Attendant not only to the first elder of Alagn, but to the first elder of the prime doch of the prime three of the regul: Suth did not know the good fortune to come. Hulagh smiled to himself, a gesture the humans would hardly
recognize, a tightening of the musculature of his lower eyelids, a relaxation of his nostrils despite the biting air.
His long, careful maneuvering had succeeded.

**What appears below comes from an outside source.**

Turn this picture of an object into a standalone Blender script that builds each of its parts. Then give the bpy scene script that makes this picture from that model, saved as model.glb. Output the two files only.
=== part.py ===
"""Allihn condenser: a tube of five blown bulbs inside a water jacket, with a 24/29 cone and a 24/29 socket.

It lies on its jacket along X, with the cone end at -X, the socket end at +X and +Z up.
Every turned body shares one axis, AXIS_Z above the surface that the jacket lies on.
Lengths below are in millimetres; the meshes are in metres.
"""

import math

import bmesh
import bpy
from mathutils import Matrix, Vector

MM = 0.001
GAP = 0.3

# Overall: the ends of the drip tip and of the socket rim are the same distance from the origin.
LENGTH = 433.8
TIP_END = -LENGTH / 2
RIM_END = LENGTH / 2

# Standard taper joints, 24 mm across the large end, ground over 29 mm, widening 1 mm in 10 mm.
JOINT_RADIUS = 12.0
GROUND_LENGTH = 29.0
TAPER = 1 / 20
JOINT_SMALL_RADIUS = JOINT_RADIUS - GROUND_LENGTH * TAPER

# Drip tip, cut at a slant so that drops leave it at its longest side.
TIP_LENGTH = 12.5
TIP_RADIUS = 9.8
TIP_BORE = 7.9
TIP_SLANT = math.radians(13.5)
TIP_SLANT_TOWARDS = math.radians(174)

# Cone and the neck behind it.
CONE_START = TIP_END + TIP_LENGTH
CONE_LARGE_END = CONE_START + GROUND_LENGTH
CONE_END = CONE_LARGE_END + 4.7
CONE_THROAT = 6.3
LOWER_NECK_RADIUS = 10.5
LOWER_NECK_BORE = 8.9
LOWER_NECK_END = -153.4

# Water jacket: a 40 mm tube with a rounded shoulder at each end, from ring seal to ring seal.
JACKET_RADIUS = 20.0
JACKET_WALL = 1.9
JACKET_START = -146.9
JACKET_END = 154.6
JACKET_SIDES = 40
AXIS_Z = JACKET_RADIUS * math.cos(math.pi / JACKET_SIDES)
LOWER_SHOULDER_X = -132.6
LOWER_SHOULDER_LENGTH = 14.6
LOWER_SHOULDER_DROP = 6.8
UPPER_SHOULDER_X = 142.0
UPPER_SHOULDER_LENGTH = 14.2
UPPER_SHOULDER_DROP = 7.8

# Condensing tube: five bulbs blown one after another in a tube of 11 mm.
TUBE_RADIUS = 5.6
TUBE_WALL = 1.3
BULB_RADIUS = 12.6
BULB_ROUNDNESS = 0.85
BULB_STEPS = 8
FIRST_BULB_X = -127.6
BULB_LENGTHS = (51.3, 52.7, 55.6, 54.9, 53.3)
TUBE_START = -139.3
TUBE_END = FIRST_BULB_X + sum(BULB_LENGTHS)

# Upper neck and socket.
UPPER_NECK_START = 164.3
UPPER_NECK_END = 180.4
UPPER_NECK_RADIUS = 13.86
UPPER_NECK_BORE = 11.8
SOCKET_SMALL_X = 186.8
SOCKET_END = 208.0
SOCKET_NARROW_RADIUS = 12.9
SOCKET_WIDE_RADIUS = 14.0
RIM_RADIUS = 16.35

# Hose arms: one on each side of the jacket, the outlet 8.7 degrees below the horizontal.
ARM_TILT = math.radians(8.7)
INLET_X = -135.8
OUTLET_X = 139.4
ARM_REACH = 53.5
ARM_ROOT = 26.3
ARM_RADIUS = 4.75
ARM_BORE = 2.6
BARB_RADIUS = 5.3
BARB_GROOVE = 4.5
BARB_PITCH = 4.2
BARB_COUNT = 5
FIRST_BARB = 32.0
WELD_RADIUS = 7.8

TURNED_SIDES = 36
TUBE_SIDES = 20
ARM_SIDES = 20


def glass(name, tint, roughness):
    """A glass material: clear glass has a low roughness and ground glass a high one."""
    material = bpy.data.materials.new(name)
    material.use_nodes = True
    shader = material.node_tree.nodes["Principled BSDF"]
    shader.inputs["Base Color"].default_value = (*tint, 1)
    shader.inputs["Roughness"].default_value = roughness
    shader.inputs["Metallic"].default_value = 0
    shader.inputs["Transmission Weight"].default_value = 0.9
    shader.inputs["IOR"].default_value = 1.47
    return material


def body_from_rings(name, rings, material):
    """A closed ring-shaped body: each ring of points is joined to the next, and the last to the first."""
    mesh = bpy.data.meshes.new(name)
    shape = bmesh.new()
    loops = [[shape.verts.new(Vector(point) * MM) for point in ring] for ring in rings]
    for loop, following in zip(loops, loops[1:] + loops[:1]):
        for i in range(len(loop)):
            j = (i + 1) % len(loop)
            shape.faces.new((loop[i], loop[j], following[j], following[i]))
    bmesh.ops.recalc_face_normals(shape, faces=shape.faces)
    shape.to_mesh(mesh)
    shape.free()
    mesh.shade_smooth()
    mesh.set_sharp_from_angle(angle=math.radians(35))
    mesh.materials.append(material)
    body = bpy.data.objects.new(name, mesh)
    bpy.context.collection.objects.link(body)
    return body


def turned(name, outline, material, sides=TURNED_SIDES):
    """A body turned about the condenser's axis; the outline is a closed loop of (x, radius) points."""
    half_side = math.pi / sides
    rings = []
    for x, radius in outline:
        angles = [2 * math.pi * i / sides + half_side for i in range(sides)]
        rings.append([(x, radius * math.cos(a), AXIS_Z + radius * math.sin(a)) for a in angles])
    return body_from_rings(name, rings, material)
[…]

Eight ships had come, a quarter the strength of doch Alagn, and others were waiting. They had come to discover the fate of their elder, delayed on Kesrith among humans and mri and long over-due. Humans had not apparently expected Alagn to react in such strength—as it Alagn could reasonably have done otherwise. Stavros had apparently failed to understand how much Alagn had committed here, in the presence of a prototype ship that was entrusted them by the high assembly of regul docha—now lost, twisted metal in the ruined port: a pang of fear disturbed Hulagh’s satisfaction—but there was, in these anxious humans, the means to cover that loss and better the position of Alagn despite it.
It was evident in the faces of these human younglings, in the whole attitude of humans at the station, in communications with Stavros, that the humans did not want to fight. Hulagh had long believed that, and naturally applauded that common sense in the humans. On Kesrith, elders were committed, human ones and now three more regul, lesser eiders of Alagn, in the portion of the caravan that was now beginning to disembark; it did not make sense to fight. Hulagh earnestly displayed this attitude by committing the elders of his own doch, and believed that it was safe. The humans could have begun battle at the appearance of the warships, at the first intimation that they were carriers for riders; but the humans had instead settled to talk, despite that they might have won: humans were fierce fighters, as evidenced by the fact that they had been able to meet the mri—with the advantage of numbers, to be sure, but regul could not have withstood the mri, and Hulagh privately acknowledged that fact. No, the humans did not want further conflict. After those first anxious days, Hulagh began sincerely to rely on the directness of bar Stavros, who avowed humans wanted the peace not only continued, but expanded.